A Lagrangean relaxation based near-optimal algorithm for advance lightpath reservation in WDM networks

Advance lightpath reservation is a new research topic for connecting high-speed computer servers in lambda grid applications and for dynamic lightpath provisioning in the future optical internet. In such networks, users make call requests in advance to reserve network resources for communications. The challenge of the problem comes from how to jointly determine call admission control, lightpath routing, and wavelength assignment. In this paper, we propose an efficient Lagrangean relaxation (LGR) approach to resolve advance lightpath reservation for multi-wavelength optical networks. The task is first formulated as a combinatorial optimization problem in which the revenue from accepting call requests is to be maximized. The LGR approach performs constraint relaxation and derives an upper-bound solution index according to a set of Lagrangean multipliers generated through subgradient-based iterations.
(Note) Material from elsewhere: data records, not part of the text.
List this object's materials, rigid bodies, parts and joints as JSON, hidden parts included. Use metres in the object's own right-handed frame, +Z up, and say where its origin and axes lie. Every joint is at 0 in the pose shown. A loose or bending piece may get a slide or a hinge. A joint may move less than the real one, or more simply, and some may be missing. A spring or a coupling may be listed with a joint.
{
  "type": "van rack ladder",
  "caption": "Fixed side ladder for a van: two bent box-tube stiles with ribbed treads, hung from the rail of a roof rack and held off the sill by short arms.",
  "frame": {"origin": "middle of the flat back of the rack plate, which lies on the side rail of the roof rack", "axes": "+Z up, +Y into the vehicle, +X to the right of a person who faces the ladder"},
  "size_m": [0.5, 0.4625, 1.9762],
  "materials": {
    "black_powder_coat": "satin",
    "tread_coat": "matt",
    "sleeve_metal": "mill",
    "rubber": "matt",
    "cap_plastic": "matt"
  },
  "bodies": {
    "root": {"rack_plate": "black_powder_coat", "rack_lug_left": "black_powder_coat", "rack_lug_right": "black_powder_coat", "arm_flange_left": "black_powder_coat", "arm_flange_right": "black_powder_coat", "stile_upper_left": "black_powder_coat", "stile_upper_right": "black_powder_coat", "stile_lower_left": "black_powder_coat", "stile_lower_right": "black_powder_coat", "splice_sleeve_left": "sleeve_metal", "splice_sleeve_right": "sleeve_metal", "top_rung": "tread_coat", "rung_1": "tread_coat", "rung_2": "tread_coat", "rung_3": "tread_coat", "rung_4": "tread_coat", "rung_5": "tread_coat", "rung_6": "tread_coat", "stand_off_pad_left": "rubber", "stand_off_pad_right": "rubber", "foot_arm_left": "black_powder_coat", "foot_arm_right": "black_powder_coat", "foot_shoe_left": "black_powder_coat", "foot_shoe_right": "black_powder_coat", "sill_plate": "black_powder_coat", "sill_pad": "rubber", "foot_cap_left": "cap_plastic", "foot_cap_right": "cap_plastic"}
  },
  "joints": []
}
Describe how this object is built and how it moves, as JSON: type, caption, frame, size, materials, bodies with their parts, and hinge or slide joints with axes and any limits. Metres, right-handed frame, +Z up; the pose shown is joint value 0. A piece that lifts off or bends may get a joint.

In parallel, using the generated Lagrangean multipliers, the LGR approach employs a new heuristic algorithm to arrive at a near-optimal solution. By upper bounds, we assess the performance of LGR with respect to solution accuracy. We further draw comparisons between LGR and three heuristic algorithms—Greedy, First Come First Serve, and Deadline First, via experiments over the widely-used NSFNET network. Numerical results demonstrate that LGR outperforms the other three heuristic approaches in gaining more revenue by receiving more call requests.